=== Provided records ===

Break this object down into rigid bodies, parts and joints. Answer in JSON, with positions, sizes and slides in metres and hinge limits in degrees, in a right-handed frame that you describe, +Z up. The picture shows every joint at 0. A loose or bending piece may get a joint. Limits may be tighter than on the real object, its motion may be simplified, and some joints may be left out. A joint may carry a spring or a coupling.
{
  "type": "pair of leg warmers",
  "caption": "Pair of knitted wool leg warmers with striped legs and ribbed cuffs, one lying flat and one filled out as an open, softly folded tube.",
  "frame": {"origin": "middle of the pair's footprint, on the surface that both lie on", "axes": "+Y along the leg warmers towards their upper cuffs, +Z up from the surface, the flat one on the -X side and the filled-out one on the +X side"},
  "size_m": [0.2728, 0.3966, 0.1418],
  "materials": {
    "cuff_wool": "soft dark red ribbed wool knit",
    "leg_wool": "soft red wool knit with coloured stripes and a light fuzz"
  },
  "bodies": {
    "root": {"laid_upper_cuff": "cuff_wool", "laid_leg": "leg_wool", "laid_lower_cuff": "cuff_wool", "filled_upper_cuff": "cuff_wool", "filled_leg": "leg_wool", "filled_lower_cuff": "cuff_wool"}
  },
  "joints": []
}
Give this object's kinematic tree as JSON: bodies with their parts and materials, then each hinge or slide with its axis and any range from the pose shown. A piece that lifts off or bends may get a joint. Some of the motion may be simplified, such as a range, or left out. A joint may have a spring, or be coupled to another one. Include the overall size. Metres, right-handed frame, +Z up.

===

- **Exercise goal**
All of the entries above should be written out again exactly.

- **Completed task**
Break this object down into rigid bodies, parts and joints. Answer in JSON, with positions, sizes and slides in metres and hinge limits in degrees, in a right-handed frame that you describe, +Z up. The picture shows every joint at 0. A loose or bending piece may get a joint. Limits may be tighter than on the real object, its motion may be simplified, and some joints may be left out. A joint may carry a spring or a coupling.
{
  "type": "pair of leg warmers",
  "caption": "Pair of knitted wool leg warmers with striped legs and ribbed cuffs, one lying flat and one filled out as an open, softly folded tube.",
  "frame": {"origin": "middle of the pair's footprint, on the surface that both lie on", "axes": "+Y along the leg warmers towards their upper cuffs, +Z up from the surface, the flat one on the -X side and the filled-out one on the +X side"},
  "size_m": [0.2728, 0.3966, 0.1418],
  "materials": {
    "cuff_wool": "soft dark red ribbed wool knit",
    "leg_wool": "soft red wool knit with coloured stripes and a light fuzz"
  },
  "bodies": {
    "root": {"laid_upper_cuff": "cuff_wool", "laid_leg": "leg_wool", "laid_lower_cuff": "cuff_wool", "filled_upper_cuff": "cuff_wool", "filled_leg": "leg_wool", "filled_lower_cuff": "cuff_wool"}
  },
  "joints": []
}
Give this object's kinematic tree as JSON: bodies with their parts and materials, then each hinge or slide with its axis and any range from the pose shown. A piece that lifts off or bends may get a joint. Some of the motion may be simplified, such as a range, or left out. A joint may have a spring, or be coupled to another one. Include the overall size. Metres, right-handed frame, +Z up.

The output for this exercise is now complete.